You should also know that there are various types of commercial banks in India, as shown below.
| Category | Role and Characteristics |
| Public Sector Banks | Operate with majority government ownership and support priority sectors such as agriculture and small industries. |
| Private Sector Banks | Function with private shareholding and introduce technology-driven services and modern banking practices. |
| Foreign Banks | Operate as branches of overseas institutions and mainly handle corporate, trade, and urban retail banking. |
| Regional Rural Banks (RRBs) | Extend credit and basic banking services in rural and semi-urban areas through joint ownership support. |
Cooperative banks function on the idea of mutual support and community-based banking rather than pure profit orientation. They mainly serve local groups by offering basic financial services and credit facilities suited to regional needs.
| Category | Role and Characteristics |
| Operating Principle | Work on a mutual assistance approach and focus on serving members within a specific community or locality. |
| Regulatory Framework | Function under co-operative laws and remain supervised for banking operations by the Reserve Bank of India, along with state authorities. |
| Organisational Structure | Follow a multi-tier arrangement at the state, district, and primary society levels to extend services widely. |
| Economic Contribution | Provide agricultural finance and support small businesses, especially in rural and semi-urban regions. |
| Major Types | Include Urban Cooperative Banks serving towns and cities, and Rural Cooperative Banks focusing on village-level credit needs. |
Small Finance Banks were introduced to strengthen access to formal banking services for groups that were earlier outside the organised financial system. These institutions focus on basic banking operations while directing credit towards priority segments of the economy.

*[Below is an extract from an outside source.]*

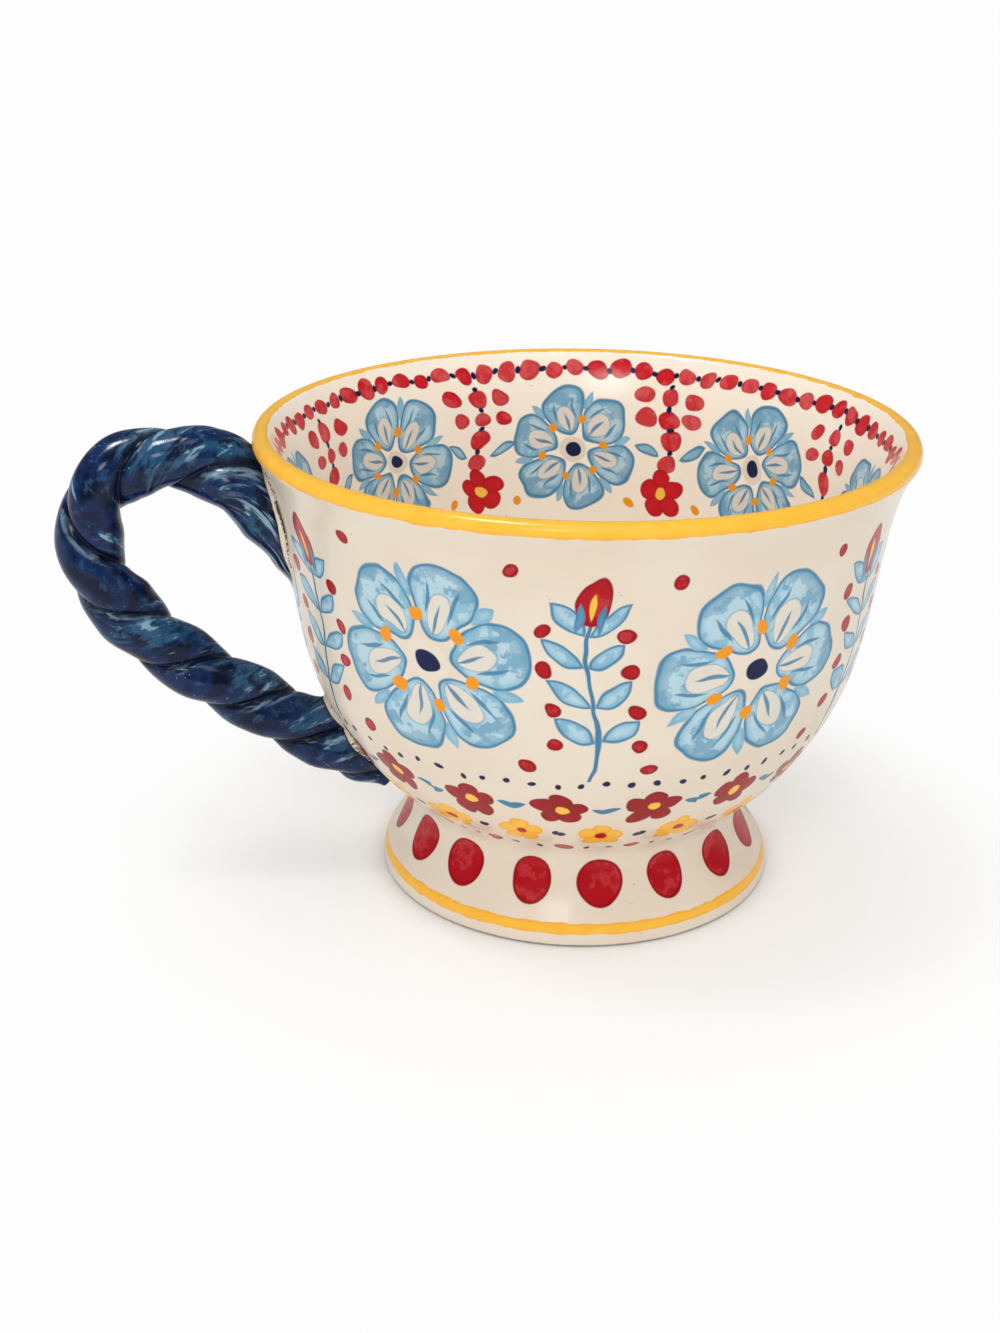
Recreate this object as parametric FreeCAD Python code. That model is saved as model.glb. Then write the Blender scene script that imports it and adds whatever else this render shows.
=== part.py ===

| Category | Role and Characteristics |
| Main Objective | Promote financial inclusion by extending deposit and lending services to underserved individuals and small enterprises. |
| Operational Scope | Conduct essential banking activities such as accepting savings and providing small-ticket loans. |
| Lending Focus | Allocate a major share of credit to priority sectors like micro businesses, marginal farmers, and small industries. |
| Policy Background | Function as a specialised category of commercial banks was introduced on regulatory recommendations. |
| Regulatory Framework | Operate under banking laws and remain supervised by the Reserve Bank of India. |
Payments Banks were introduced to expand access to simple banking facilities and encourage digital financial transactions. These banks mainly focus on deposit services and safe money transfers rather than traditional lending activities.
| Category | Role and Characteristics |
| Primary Objective | Promote financial inclusion by offering basic savings accounts and convenient payment services. |
| Deposit Facility | Accept demand deposits up to the prescribed limit per individual customer as per regulatory guidelines. |
| Service Focus | Facilitate remittances, digital payments, and mobile-based banking solutions for wider accessibility. |
| Operational Restriction | Do not provide loans or issue credit cards, which reduces exposure to credit risk. |
| Target Users | Serve migrant workers, small businesses, and low-income groups needing simple banking support. |
| Regulatory Oversight | Function under banking regulations and remain supervised by the Reserve Bank of India. |
Local Area Banks were introduced to strengthen banking access in limited geographic regions by focusing on local savings and credit needs. Their operations are usually confined to a small cluster of neighbouring districts.
| Category | Role and Characteristics |
| Main Objective | Promote local financial development by mobilising savings and extending credit within specific regions. |
| Operational Area | Function within a restricted geographical zone, generally covering a few contiguous districts. |
| Ownership Pattern | Operate as private sector institutions registered under company law provisions. |
| Service Role | Provide basic deposit and lending facilities to rural and semi-urban customers. |
| Sectoral Importance | Help bridge gaps in credit availability where large commercial banks have limited presence. |
Specialised financial institutions focus on supporting long-term development needs in selected sectors of the economy. Instead of routine banking services, they mainly provide structured financial assistance for growth-oriented projects.
| Category | Role and Characteristics |
| Primary Function | Offer long-term finance and term loans for projects linked to economic development. |
| Sectoral Focus | Support areas such as agriculture, industry, infrastructure, and international trade. |
| Development Role | Encourage expansion of key sectors where conventional banking finance may be insufficient. |
| Operational Nature | Function as specialised institutions rather than full-service commercial banks. |
| Illustrative Examples | Include organisations that assist rural development, small industries, and export financing. |
In this blog, you learnt how the banking system in India has evolved and why it matters for economic growth. You explored the structure, history, classification, and different types of banks, along with their key functions. This understanding can help you connect financial concepts with real-world economic development.
If you wish to study such topics in greater depth, you may consider exploring academic programmes in Commerce, Finance, or Banking offered by JAIN (Deemed-to-be University). Visit the official website today for programme details.
A1: Banking is the activity of accepting deposits, providing loans, and offering financial services through authorised institutions. Banks help manage money, support transactions, and promote economic growth.
A2: The banking system works by collecting savings from individuals and organisations and lending these funds to those who need financial support. This process ensures smooth payments, credit flow, and effective use of financial resources in the economy.
A3: The Indian banking system is a structured network regulated by the Reserve Bank of India (RBI), consisting of scheduled and non-scheduled banks, commercial banks (public, private, foreign, RRBs), cooperative banks, and specialised financial institutions.
A4: The main purpose of the banking system is to promote economic development by mobilising savings, providing credit, supporting financial inclusion, and facilitating safe and efficient financial transactions.
A5: Modern banking in India began in the late 18th century. The first bank, the Bank of Hindustan, was established in 1770 in Calcutta (now Kolkata). This was followed by the General Bank of India in 1786 and later the Presidency Banks, such as the Bank of Bengal in 1806.